Using the data below, repeat all of it precisely.

> _Raw data_:
------------------------------------------------------------------------
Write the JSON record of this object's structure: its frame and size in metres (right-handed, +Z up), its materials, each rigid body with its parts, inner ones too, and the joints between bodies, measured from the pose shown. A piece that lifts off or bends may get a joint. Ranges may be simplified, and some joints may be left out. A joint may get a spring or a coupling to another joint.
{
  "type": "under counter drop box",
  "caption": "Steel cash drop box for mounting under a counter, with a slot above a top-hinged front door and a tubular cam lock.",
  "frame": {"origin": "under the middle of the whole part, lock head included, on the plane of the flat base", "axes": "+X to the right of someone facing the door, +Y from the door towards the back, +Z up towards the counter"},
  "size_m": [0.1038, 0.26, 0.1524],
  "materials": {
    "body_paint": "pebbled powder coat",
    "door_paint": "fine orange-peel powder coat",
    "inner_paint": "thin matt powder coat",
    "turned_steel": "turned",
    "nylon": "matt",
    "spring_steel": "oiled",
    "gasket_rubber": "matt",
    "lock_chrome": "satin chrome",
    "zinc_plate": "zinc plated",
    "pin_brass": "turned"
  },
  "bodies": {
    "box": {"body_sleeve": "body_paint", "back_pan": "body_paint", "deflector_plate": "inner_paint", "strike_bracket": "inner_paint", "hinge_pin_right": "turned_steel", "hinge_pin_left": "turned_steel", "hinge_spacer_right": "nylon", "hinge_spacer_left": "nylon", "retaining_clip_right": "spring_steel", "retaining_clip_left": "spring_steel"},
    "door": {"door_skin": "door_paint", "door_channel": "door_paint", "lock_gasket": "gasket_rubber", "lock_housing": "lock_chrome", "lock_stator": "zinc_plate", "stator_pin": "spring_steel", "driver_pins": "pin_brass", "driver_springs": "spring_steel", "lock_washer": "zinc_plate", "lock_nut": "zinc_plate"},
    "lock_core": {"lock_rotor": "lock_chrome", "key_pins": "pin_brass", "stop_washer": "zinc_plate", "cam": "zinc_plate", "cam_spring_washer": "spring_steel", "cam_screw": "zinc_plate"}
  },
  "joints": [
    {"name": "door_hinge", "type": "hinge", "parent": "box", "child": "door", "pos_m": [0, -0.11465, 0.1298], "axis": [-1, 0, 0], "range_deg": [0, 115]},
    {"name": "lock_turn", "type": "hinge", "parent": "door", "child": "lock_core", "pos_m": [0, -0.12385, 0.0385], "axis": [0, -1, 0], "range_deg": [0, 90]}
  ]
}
------------------------------------------------------------------------
> _Solution_:
Write the JSON record of this object's structure: its frame and size in metres (right-handed, +Z up), its materials, each rigid body with its parts, inner ones too, and the joints between bodies, measured from the pose shown. A piece that lifts off or bends may get a joint. Ranges may be simplified, and some joints may be left out. A joint may get a spring or a coupling to another joint.
{
  "type": "under counter drop box",
  "caption": "Steel cash drop box for mounting under a counter, with a slot above a top-hinged front door and a tubular cam lock.",
  "frame": {"origin": "under the middle of the whole part, lock head included, on the plane of the flat base", "axes": "+X to the right of someone facing the door, +Y from the door towards the back, +Z up towards the counter"},
  "size_m": [0.1038, 0.26, 0.1524],
  "materials": {
    "body_paint": "pebbled powder coat",
    "door_paint": "fine orange-peel powder coat",
    "inner_paint": "thin matt powder coat",
    "turned_steel": "turned",
    "nylon": "matt",
    "spring_steel": "oiled",
    "gasket_rubber": "matt",
    "lock_chrome": "satin chrome",
    "zinc_plate": "zinc plated",
    "pin_brass": "turned"
  },
  "bodies": {
    "box": {"body_sleeve": "body_paint", "back_pan": "body_paint", "deflector_plate": "inner_paint", "strike_bracket": "inner_paint", "hinge_pin_right": "turned_steel", "hinge_pin_left": "turned_steel", "hinge_spacer_right": "nylon", "hinge_spacer_left": "nylon", "retaining_clip_right": "spring_steel", "retaining_clip_left": "spring_steel"},
    "door": {"door_skin": "door_paint", "door_channel": "door_paint", "lock_gasket": "gasket_rubber", "lock_housing": "lock_chrome", "lock_stator": "zinc_plate", "stator_pin": "spring_steel", "driver_pins": "pin_brass", "driver_springs": "spring_steel", "lock_washer": "zinc_plate", "lock_nut": "zinc_plate"},
    "lock_core": {"lock_rotor": "lock_chrome", "key_pins": "pin_brass", "stop_washer": "zinc_plate", "cam": "zinc_plate", "cam_spring_washer": "spring_steel", "cam_screw": "zinc_plate"}
  },
  "joints": [
    {"name": "door_hinge", "type": "hinge", "parent": "box", "child": "door", "pos_m": [0, -0.11465, 0.1298], "axis": [-1, 0, 0], "range_deg": [0, 115]},
    {"name": "lock_turn", "type": "hinge", "parent": "door", "child": "lock_core", "pos_m": [0, -0.12385, 0.0385], "axis": [0, -1, 0], "range_deg": [0, 90]}
  ]
}